Qui vous prie de vous rappeler qu'il y aura bientot quatre mois qu'elle n'a pas recu un mot de vous.

----------------

Letter 17 (translation).

NEW YORK,
302 WEST 47TH ST.,
August 28, 1878.

M. ALEXANDER AKSAKOF,

6 Perspective de Nevsky,
St. Petersburg.

Permit me to present to you Mme. C. Corson, wife of Mr. Hiram Corson, professor at Cornell University, Ithaca, N.Y., U.S.A. -- both at Heidelberg for the time being, and to whom, according to her wish, I send this letter to use as she may desire.

Apart from the honour she has done me to call me one of her friends, Mme. C. R. Corson, universally recognized by all those who know her, is a lady whose education, solid and brilliant, whose goodness of heart, and whose irreproachable character, make her loved and respected by all those who come in touch with her.

You will remember, perhaps, that more than three years ago I wrote you many letters dated from Ithaca, and from the home of Mr. and Mrs. Corson. They both for several weeks received me with frankness, cordiality, and goodwill, which I cannot easily forget, all the more as my inextinguishable cigarette and my manners of a Prussian grenadier on furlough, left me little hope of receiving similar kindness again.

Mme. Corson will herself explain to you, and better than I can, what she desires. My duty is limited to recommending her to you as warmly as possible.

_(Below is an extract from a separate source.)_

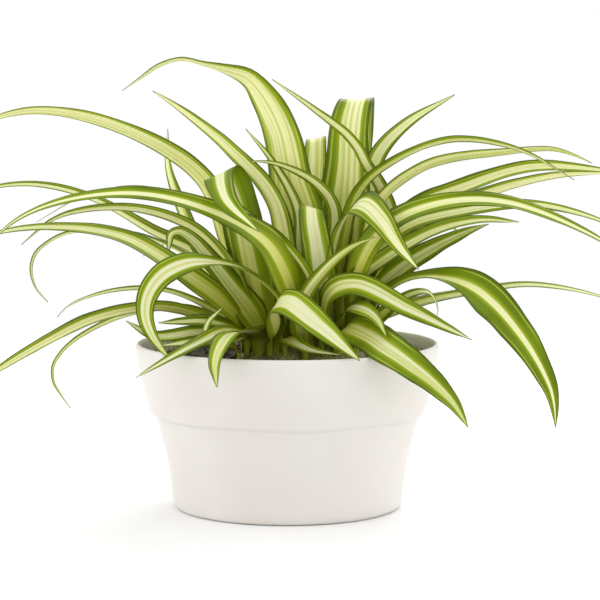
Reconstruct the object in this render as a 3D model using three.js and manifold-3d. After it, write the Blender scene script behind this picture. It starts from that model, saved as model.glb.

I am glad to take this opportunity to render this slight service to her, if only to prove once more that ingratitude has never been among the vices with which public and Christian charity have so abundantly and with the rarest generosity adorned me.

With this, dear M. Aksakof, please believe in the sincerest and most affectionate esteem of your correspondent,

H. P. BLAVATSKY,

who begs you to remember it will be soon four months since she has received a word from you.